When the argument is a string, the function returns the amount of storage space in binary representation. It is created by parsing the string as JSON and converting it to binary.
Syntax :
JSON_STORAGE_SIZE(json_val)
In the above example, json_val is the JSON document for which the storage size will be returned. This must be a valid JSON document (or a string which can be parsed as one).
Example :
mysql> select event_name,JSON_STORAGE_SIZE(browser) as "Size in Bytes",visitor from user_events where id=6;
+------------+---------------+---------+
| event_name | Size in Bytes | visitor |
+------------+---------------+---------+
| purchase | 977272832 | 4 |
+------------+---------------+---------+
1 row in set (0.00 sec)
mysql> select format_bytes(977272832);
+-------------------------+
| format_bytes(977272832) |
+-------------------------+
| 932.00 MiB |
+-------------------------+
1 row in set (0.00 sec)
5.JSON_STORAGE_FREE() :
In MySQL, the JSON_STORAGE_FREE() function shows how much storage space is released after a JSON Document was updated.
It shows how much storage space was freed in it’s binary representation after it was updated or replaced using JSON_REPLACE(), or JSON_REMOVE().
For a JSON document (or a string which can be parsed as one), this function returns 0.
Syntax :
JSON_STORAGE_FREE(json_val)
Example :
mysql> select visitor,JSON_STORAGE_FREE(browser) from user_events where id=5;
+---------+----------------------------+
| visitor | JSON_STORAGE_FREE(browser) |
+---------+----------------------------+
| 4 | 135266304 |
+---------+----------------------------+
1 row in set (0.00 sec)
mysql> select format_bytes(135266304);
+-------------------------+
| format_bytes(135266304) |
+-------------------------+
| 129.00 MiB |
+-------------------------+
1 row in set (0.00 sec)
6.JSON_TABLE():
This will convert a JSON document into a relationaltable.

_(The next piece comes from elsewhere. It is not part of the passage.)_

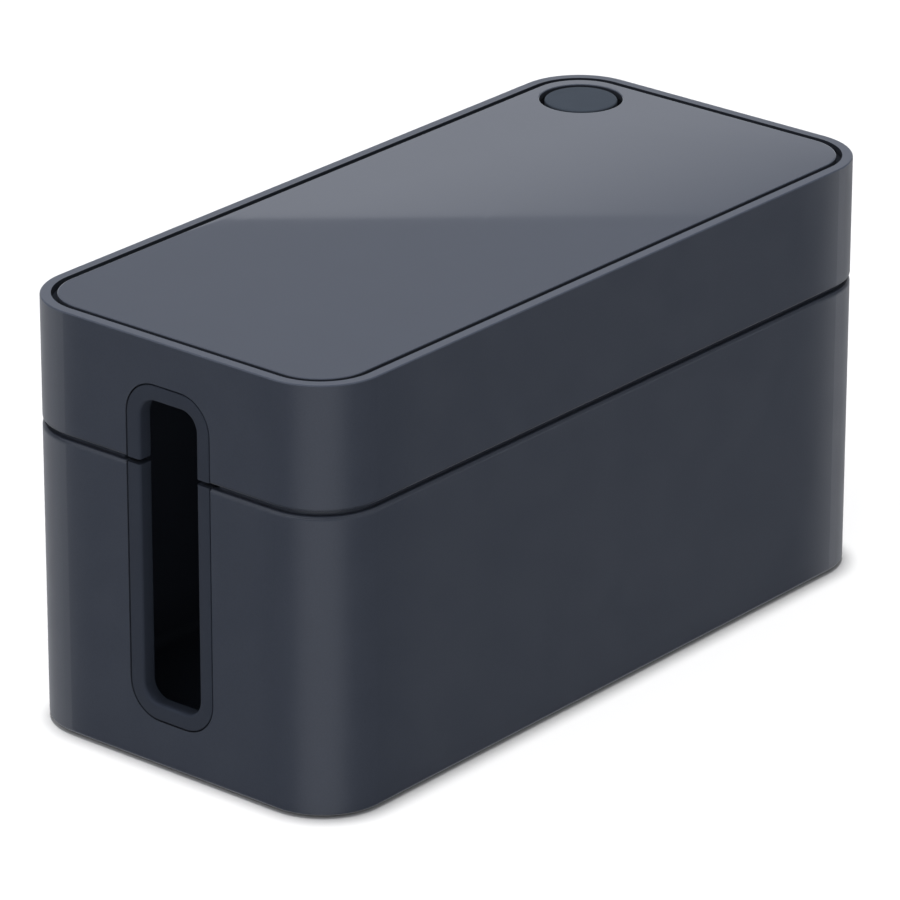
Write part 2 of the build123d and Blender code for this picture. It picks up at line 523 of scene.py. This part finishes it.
lidMat = {
    "slack": 0.25 * mm,          # how much shorter it is cut all round
    "cornerRadius": 15.4 * mm,
    "edgeRound": 0.35 * mm,
    "underRound": 0.2 * mm,
    "holeRadius": 12.4 * mm,
    "cornerSteps": 24,           # how finely each round is drawn
    "edgeSteps": 5,
    "underSteps": 3,
    "holeSteps": 128,
}


def roundedRectangle(halfX, halfY, radius, steps):
    x, y = halfX - radius, halfY - radius
    points = []
    for centre, start in (((x, y), 0), ((-x, y), 90), ((-x, -y), 180), ((x, -y), 270)):
        points += arcPoints(centre, radius, start, start + 90, steps)
    return points


def joinLoops(bm, loops):
    for lower, upper in zip(loops, loops[1:]):
        for i in range(len(lower)):
            j = (i + 1) % len(lower)
            bm.faces.new((lower[i], lower[j], upper[j], upper[i]))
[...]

When extracting JSON data into a relational table, we must specify what to place in the two dimensions of the relational table.
For the first dimension, we must specify which columns are in the relational table.
Syntax :
JSON_TABLE(expr,path columns)
In JSON path expressions, the following directions have an associated syntax:
$ – Start with the current object.
. – Look inside an object.
[ ] – Look inside an array.
– Reference the value associated with a key.
Example :
mysql> select os,name from user_events,json_table(browser,'columns(os varchar(20) path '$.os',name varchar(20) path '$.name')) as json_to_sql_table;
+---------+---------+
| os | name |
+---------+---------+
| Mac | Safari |
| Windows | Firefox |
| Mac | Safari |
| Windows | Firefox |
| Windows | Firefox |
| Windows | Chrome |
+---------+---------+
6 rows in set (0.00 sec)
7.JSON_OVERLAPS():
This function compares two JSON documents and returns 1 if it has any key/value pairs or array elements in common.
Diagram :
Example
mysql> select browser->>'$.resolution' as Resolution,browser->>'$.os' as Browser from user_events where JSON_OVERLAPS(browser->'$.name[*].os','["Mac","Firefox"]');
+-------------------------+---------+
| Resolution | Browser |
+-------------------------+---------+
| {"x": 1920, "y": 1080} | Mac |
+-------------------------+---------+
1 row in set (0.00 sec)
8.JSON_SCHEMA_VALID() :
As we know MySQL will reject an invalid JSON document when using the JSON data type.
But there is a difference between valid and validation against a schema. With schema validation you can define how the data should be formatted.
Example :
Let’s create a simple document schema that looks at a key named ‘salary’ and set up rules that the minimum value is 5000 and the maximum value is 10000.
The salary is set to around 9000 and we use JSON_SCHEMA_VALID() to test. The test document passes the validation test, with 1 as a pass and 0 as a fail.
mysql> set @cmp='{ "salary": 9000}';
Query OK, 0 rows affected (0.00 sec)
mysql> select JSON_SCHEMA_VALID(@schema,@cmp);
+---------------------------------+
| JSON_SCHEMA_VALID(@schema,@cmp) |
+---------------------------------+
| 1 |
+---------------------------------+
1 row in set (0.00 sec)
If set more than 10000, the object stands invalid.
mysql> set @cmp='{ "salary": 20000}';
Query OK, 0 rows affected (0.00 sec)
mysql> select JSON_SCHEMA_VALID(@schema,@cmp);
+---------------------------------+
| JSON_SCHEMA_VALID(@schema,@cmp) |
+---------------------------------+
| 0 |
+---------------------------------+
1 row in set (0.00 sec)
9.JSON_SCHEMA_VALIDATION_REPORT() :
The JSON_SCHEMA_VALIDATION_REPORT() function Validates a JSON document and a JSON schema.
The schema must be a valid JSON object, and the document must be a valid JSON document. If all the provided conditions are met, the function returns a valid report.